MATERIAL:
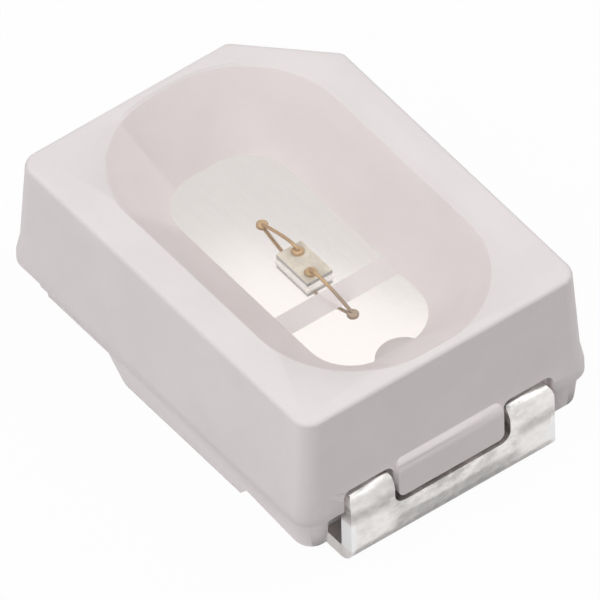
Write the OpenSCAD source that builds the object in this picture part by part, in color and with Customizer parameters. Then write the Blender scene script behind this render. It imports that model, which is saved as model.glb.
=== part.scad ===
// Two-terminal surface-mount light-emitting diode with a white moulded housing, an oblong
// reflector cavity filled with clear resin, a wire-bonded chip and two J-shaped terminals.
// Millimetres. The origin is at the centre of the seating plane: +X points to the anode
// terminal, +Y across the housing, +Z up to the light-emitting face. The cut corner at
// (-X, +Y) marks the cathode.

/* [Overall] */
// Length over the outer faces of the two terminals
overall_l = 3.02; // [3.0:0.01:3.1]
// Height from the seating plane to the top face
height = 1.3; // [1.2:0.01:1.5]

/* [Housing] */
// Length over the parting flange
housing_l = 2.95; // [2.9:0.01:2.97]
// Width over the parting flange
housing_w = 2.20; // [2.15:0.01:2.5]
// Height of the middle of the flange
flange_z = 0.50; // [0.48:0.01:0.52]
// Height of the flange's flat face
flange_h = 0.08; // [0.06:0.01:0.1]
// How far the flange stands out from the drafted wall
flange_out = 0.017; // [0.01:0.001:0.03]
// Height of the slope that leads from the wall out to the flange
flare_h = 0.13; // [0.08:0.01:0.16]
// Draft of the upper walls, in degrees
wall_draft = 2.5; // [1:0.5:4]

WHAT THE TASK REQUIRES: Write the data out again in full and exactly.

TASK RESPONSE:
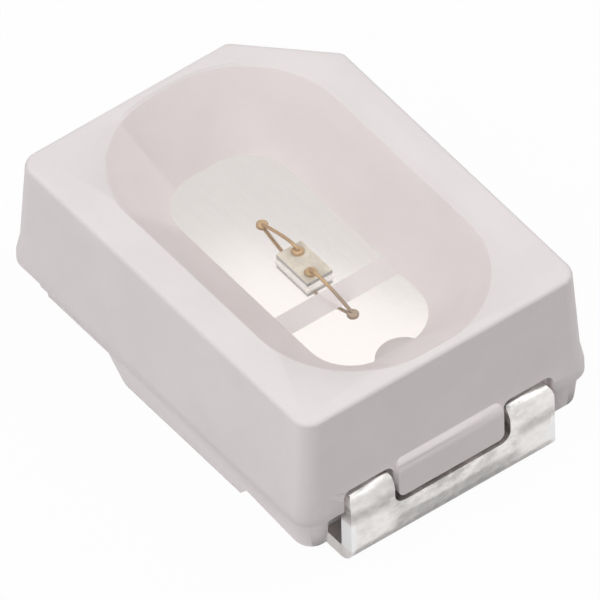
Write the OpenSCAD source that builds the object in this picture part by part, in color and with Customizer parameters. Then write the Blender scene script behind this render. It imports that model, which is saved as model.glb.
=== part.scad ===
// Two-terminal surface-mount light-emitting diode with a white moulded housing, an oblong
// reflector cavity filled with clear resin, a wire-bonded chip and two J-shaped terminals.
// Millimetres. The origin is at the centre of the seating plane: +X points to the anode
// terminal, +Y across the housing, +Z up to the light-emitting face. The cut corner at
// (-X, +Y) marks the cathode.

/* [Overall] */
// Length over the outer faces of the two terminals
overall_l = 3.02; // [3.0:0.01:3.1]
// Height from the seating plane to the top face
height = 1.3; // [1.2:0.01:1.5]

/* [Housing] */
// Length over the parting flange
housing_l = 2.95; // [2.9:0.01:2.97]
// Width over the parting flange
housing_w = 2.20; // [2.15:0.01:2.5]
// Height of the middle of the flange
flange_z = 0.50; // [0.48:0.01:0.52]
// Height of the flange's flat face
flange_h = 0.08; // [0.06:0.01:0.1]
// How far the flange stands out from the drafted wall
flange_out = 0.017; // [0.01:0.001:0.03]
// Height of the slope that leads from the wall out to the flange
flare_h = 0.13; // [0.08:0.01:0.16]
// Draft of the upper walls, in degrees
wall_draft = 2.5; // [1:0.5:4]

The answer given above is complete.